▶ [WRITTEN EXERCISE]: Your task is to quote, unchanged, only the lines from the one with "# Trimming punch: a" through the one with "cad_parts[node].hide_render = cad_parts[node].hide_viewport", both ends included.

----- MATERIAL PROVIDED

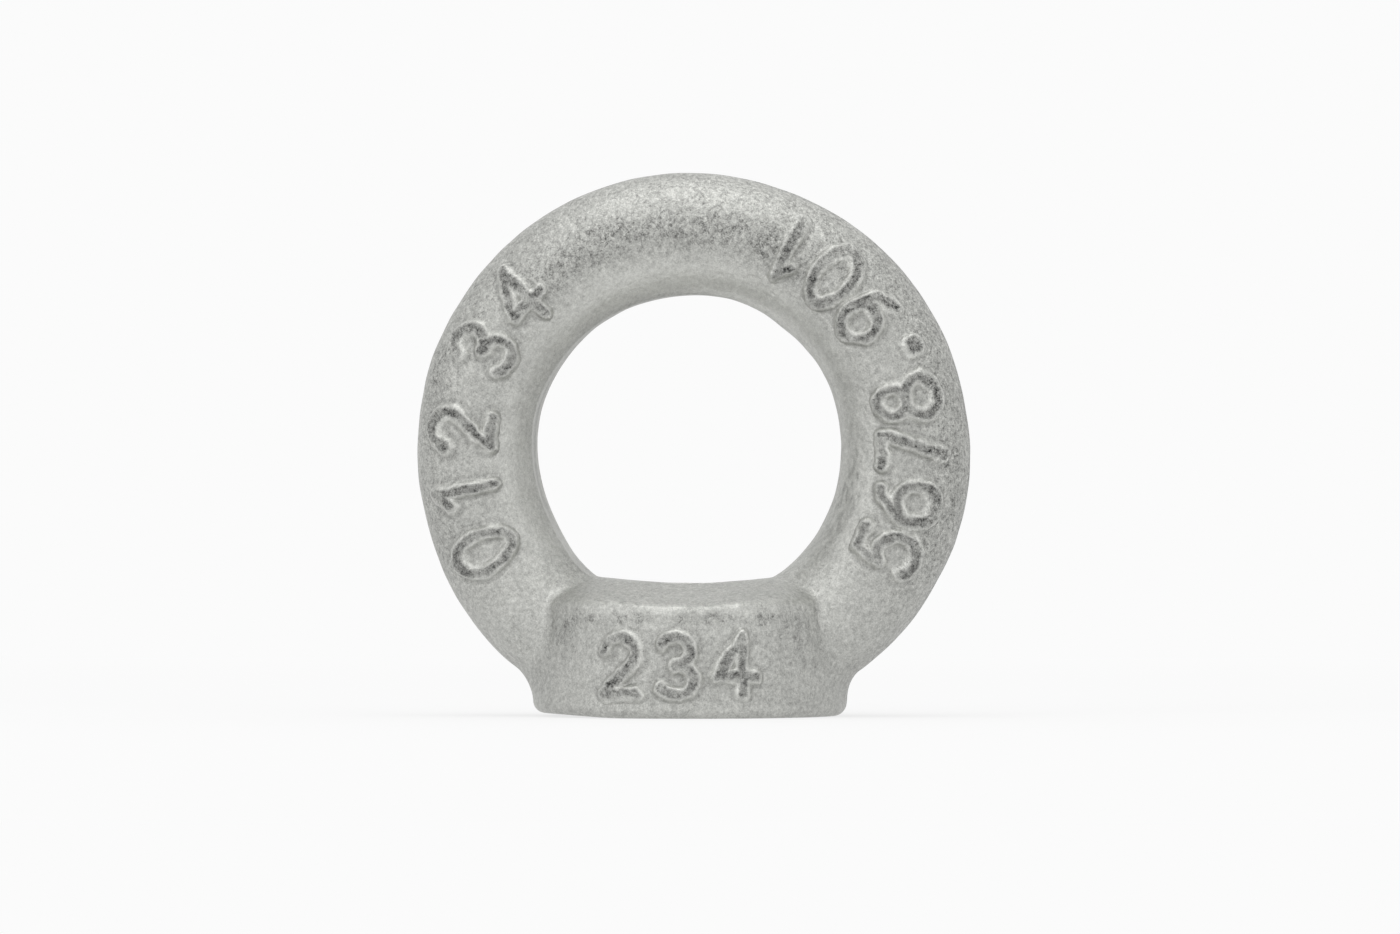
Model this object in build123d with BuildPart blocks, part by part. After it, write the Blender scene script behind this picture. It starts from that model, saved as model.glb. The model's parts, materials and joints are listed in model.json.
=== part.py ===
"""Lifting eye nut, drop forged in one piece and tapped right through for an M12 thread.

Millimetres, +Z up. The origin is the centre of the base face, on the thread's axis. The ring
lies in the XZ plane, so a hook or shackle goes through the eye along Y. The two forging dies
part in that same plane, and every forged face falls away from it to the front and to the back.

The order below is the order of making: the ring and the collar are forged into one another, a
punch trims the flash out of the eye, the base is machined flat, and the bore is drilled.
"""
import math
import os

from build123d import *

# Ring
eye_diameter = 30.0
ring_width = 12.0             # between the eye and the ring's outside, in the ring's plane
crown_thickness = 12.0        # front to back at the top of the ring
root_thickness = 14.0         # front to back at its lowest point, inside the collar

# Floor of the eye
floor_height = 13.2           # its lowest point above the base
floor_width = 17.7            # corner to corner, along the ring
floor_depth = 11.0            # front to back, before the shoulders fall away
floor_radius = 57.0           # its hollow along the ring

# Collar that holds the thread
collar_diameter = 30.9        # at the base
collar_draft = 3.0            # degrees, narrowing upwards
shoulder_height = 9.6         # top of the collar at its front and back, before rounding
shoulder_bow_radius = 33.0    # the shoulder falls away to both legs there
rim_radius = 1.5
leg_fillet = 2.5              # where the ring grows out of the collar
base_edge_radius = 1.0

# Flash and crest that the trimming punch takes off
flash_trim = 0.12             # forged this much into the eye, all round
crest_trim = 0.1              # forged this much above the floor

# Metric thread: the bore stays at the minor diameter, and the thread's turns are not cut
thread_diameter = 12.0
thread_pitch = 1.75
countersink_clearance = 0.4   # mouth of the countersink over the thread's diameter
countersink_angle = 90.0      # degrees, across the cone

RING_STATIONS = 5             # ellipses that carry half of the ring
THREAD_DEPTH = 5 / 8 * math.sqrt(3)   # of a metric nut, on the diameter, in pitches


def sagitta(radius, half_chord):
    """How far an arc of this radius rises over half of its chord."""
    return radius - math.sqrt(radius**2 - half_chord**2)


# The ring's centre stands where the round eye just reaches both corners of the floor.
eye_radius = eye_diameter / 2
floor_corner_height = floor_height + sagitta(floor_radius, floor_width / 2)
ring_centre_height = floor_corner_height + math.sqrt(eye_radius**2 - (floor_width / 2) ** 2)

# Forged section of the ring, from the flash line inside the eye to the outside
section_width = ring_width + flash_trim
section_centre_radius = eye_radius - flash_trim + section_width / 2

# Forged top of the collar
collar_radius = collar_diameter / 2
reach = collar_radius + rim_radius
ridge_height = floor_height + crest_trim
ridge_lift = sagitta(floor_radius, reach)
shoulder_fall = sagitta(shoulder_bow_radius, reach)
blank_height = max(ridge_height + ridge_lift, shoulder_height) + rim_radius
base_stock = base_edge_radius + 2 * leg_fillet   # forged below the base, and machined off
draft_slope = math.tan(math.radians(collar_draft))

# Bore
bore_radius = (thread_diameter - THREAD_DEPTH * thread_pitch) / 2
mouth_radius = (thread_diameter + countersink_clearance) / 2
countersink_slope = math.tan(math.radians(countersink_angle / 2))
countersink_depth = (mouth_radius - bore_radius) / countersink_slope
floor_mouth_radius = mouth_radius + (floor_corner_height - floor_height) * countersink_slope

os.makedirs("parts", exist_ok=True)


# Ring: a sweep from the lowest point up to the crown, through ellipses that grow thinner on
# the way, and its mirror image.
with BuildLine(Plane.XZ) as half_turn:
    CenterArc((0, ring_centre_height), section_centre_radius, -90, 180)
centre_line = half_turn.edges()[0]

with BuildPart() as ring:
    for station in range(RING_STATIONS):
        travel = station / (RING_STATIONS - 1)
        rise = (1 - math.cos(math.pi * travel)) / 2
        thickness = root_thickness + (crown_thickness - root_thickness) * rise
        with BuildSketch(Plane(origin=centre_line @ travel, x_dir=(0, 1, 0), z_dir=centre_line % travel)):
            Ellipse(thickness / 2, section_width / 2)
    sweep(path=centre_line, multisection=True)
    mirror(about=Plane.YZ)

# Collar: a drafted round blank. Its top is one lofted surface through five lines across it,
# hollow along the parting plane, straight where the floor of the eye ends, and bowed over the
# front and the back, so that the rim runs almost level.
crest_lines = [
    # distance from the parting plane, height in the middle, lift at both ends
    (-collar_radius, shoulder_height, -shoulder_fall),
    (-floor_depth / 2, floor_height, 0),
    (0, ridge_height, ridge_lift),
    (floor_depth / 2, floor_height, 0),
    (collar_radius, shoulder_height, -shoulder_fall),
]

with BuildPart() as collar:
    with BuildSketch(Plane.XZ):
        with BuildLine():
            Polyline(
                (0, -base_stock),
                (collar_radius + base_stock * draft_slope, -base_stock),
                (collar_radius - blank_height * draft_slope, blank_height),
                (0, blank_height),
                close=True,
            )
        make_face()
    revolve(axis=Axis.Z)

    top_of_cut = 2 * blank_height
    for distance, height, lift in crest_lines:
        with BuildSketch(Plane.XZ.offset(distance)):
            with BuildLine():
                if lift:
                    crest = ThreePointArc((-reach, height + lift), (0, height), (reach, height + lift))
                else:
                    crest = Line((-reach, height), (reach, height))
                Polyline(crest @ 1, (reach, top_of_cut), (-reach, top_of_cut), crest @ 0)
            make_face()
    loft(mode=Mode.SUBTRACT)
    fillet(collar.edges().filter_by(GeomType.BSPLINE), rim_radius)

with BuildPart() as eye_nut:
    # Forging: the legs of the ring flow out of the collar
    add(ring.part)
    add(collar.part)
    fillet(new_edges(ring.part, collar.part, combined=eye_nut.part), leg_fillet)

    # Trimming punch: a round eye that stops at the hollow floor
    with BuildSketch(Plane.XZ):
        with Locations((0, ring_centre_height)):
            Circle(eye_radius)
        with Locations((0, floor_height + floor_radius)):
            Circle(floor_radius, mode=Mode.INTERSECT)
    extrude(amount=reach, both=True, mode=Mode.SUBTRACT)

    # Machined base
    split(bisect_by=Plane.XY, keep=Keep.TOP)
    fillet(eye_nut.faces().sort_by(Axis.Z)[0].outer_wire().edges(), base_edge_radius)

    # Bore, with a countersink from the base and another that opens through the floor of the eye
    with BuildSketch(Plane.XZ):
        with BuildLine():
            Polyline(
                (0, 0),
                (mouth_radius, 0),
                (bore_radius, countersink_depth),
                (bore_radius, floor_height - countersink_depth),
                (floor_mouth_radius, floor_corner_height),
                (0, floor_corner_height),
                close=True,
            )
        make_face()
    revolve(axis=Axis.Z, mode=Mode.SUBTRACT)

eye_nut.part.label = "eye_nut"
export_step(eye_nut.part, "parts/eye_nut.step")
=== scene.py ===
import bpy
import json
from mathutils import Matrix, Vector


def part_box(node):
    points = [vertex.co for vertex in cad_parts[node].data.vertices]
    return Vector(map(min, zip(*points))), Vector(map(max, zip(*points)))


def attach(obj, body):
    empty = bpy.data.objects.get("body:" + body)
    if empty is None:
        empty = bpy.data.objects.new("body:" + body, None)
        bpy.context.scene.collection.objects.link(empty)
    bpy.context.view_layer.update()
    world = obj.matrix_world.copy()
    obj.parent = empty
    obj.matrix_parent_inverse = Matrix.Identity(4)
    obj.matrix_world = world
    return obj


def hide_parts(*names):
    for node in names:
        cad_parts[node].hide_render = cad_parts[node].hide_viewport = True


bl_info = {
    "name": "Lifting eye nut",
    "version": (1, 0, 0),
    "blender": (4, 5, 0),
    "location": "3D View > Sidebar > Eye Nut",
    "description": "Builds a drop-forged, zinc-plated lifting eye nut with its thread and raised figures",
    "category": "Add Mesh",
}

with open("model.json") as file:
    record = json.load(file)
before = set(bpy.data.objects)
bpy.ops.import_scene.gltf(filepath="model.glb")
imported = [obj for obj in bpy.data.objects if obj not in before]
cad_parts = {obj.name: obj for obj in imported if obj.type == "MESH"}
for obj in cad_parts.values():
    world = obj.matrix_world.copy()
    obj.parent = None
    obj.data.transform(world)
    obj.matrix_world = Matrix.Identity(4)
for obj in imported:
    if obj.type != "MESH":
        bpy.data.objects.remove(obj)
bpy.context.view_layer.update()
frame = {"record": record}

import json
import math
from types import SimpleNamespace

import bpy
import numpy as np
from mathutils import Vector

# Lengths are millimetres until a mesh is made. A turn is an angle round the ring, in degrees,
# from its lowest point towards +X.
MM = 0.001
NODE = "eye_nut"
NODE_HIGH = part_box(NODE)[1]
RECORD = frame["record"]
BORE = next(m for m in RECORD["mounts"] if m["name"] == "thread")
ZINC = RECORD["materials"][0]
SLOT, SKIN_COLOR = ZINC["slot"], ZINC.get("base_color", [0.44, 0.44, 0.42])[:3]
RING_OUTER_RADIUS = NODE_HIGH.x / MM
RING_HEIGHT = NODE_HIGH.z / MM - RING_OUTER_RADIUS


# ----------------------------------------
# Sizes and finishes that a user may change


def length(name, description, millimetres, least=0.0):
    """A length, kept in metres and shown in the scene's units."""
    sizes = dict(default=millimetres * MM, min=least * MM, precision=5)
    return bpy.props.FloatProperty(name=name, description=description, unit="LENGTH", **sizes)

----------

▶ [SOLUTION]:
    # Trimming punch: a round eye that stops at the hollow floor
    with BuildSketch(Plane.XZ):
        with Locations((0, ring_centre_height)):
            Circle(eye_radius)
        with Locations((0, floor_height + floor_radius)):
            Circle(floor_radius, mode=Mode.INTERSECT)
    extrude(amount=reach, both=True, mode=Mode.SUBTRACT)

    # Machined base
    split(bisect_by=Plane.XY, keep=Keep.TOP)
    fillet(eye_nut.faces().sort_by(Axis.Z)[0].outer_wire().edges(), base_edge_radius)

    # Bore, with a countersink from the base and another that opens through the floor of the eye
    with BuildSketch(Plane.XZ):
        with BuildLine():
            Polyline(
                (0, 0),
                (mouth_radius, 0),
                (bore_radius, countersink_depth),
                (bore_radius, floor_height - countersink_depth),
                (floor_mouth_radius, floor_corner_height),
                (0, floor_corner_height),
                close=True,
            )
        make_face()
    revolve(axis=Axis.Z, mode=Mode.SUBTRACT)

eye_nut.part.label = "eye_nut"
export_step(eye_nut.part, "parts/eye_nut.step")
=== scene.py ===
import bpy
import json
from mathutils import Matrix, Vector


def part_box(node):
    points = [vertex.co for vertex in cad_parts[node].data.vertices]
    return Vector(map(min, zip(*points))), Vector(map(max, zip(*points)))


def attach(obj, body):
    empty = bpy.data.objects.get("body:" + body)
    if empty is None:
        empty = bpy.data.objects.new("body:" + body, None)
        bpy.context.scene.collection.objects.link(empty)
    bpy.context.view_layer.update()
    world = obj.matrix_world.copy()
    obj.parent = empty
    obj.matrix_parent_inverse = Matrix.Identity(4)
    obj.matrix_world = world
    return obj


def hide_parts(*names):
    for node in names:
        cad_parts[node].hide_render = cad_parts[node].hide_viewport = True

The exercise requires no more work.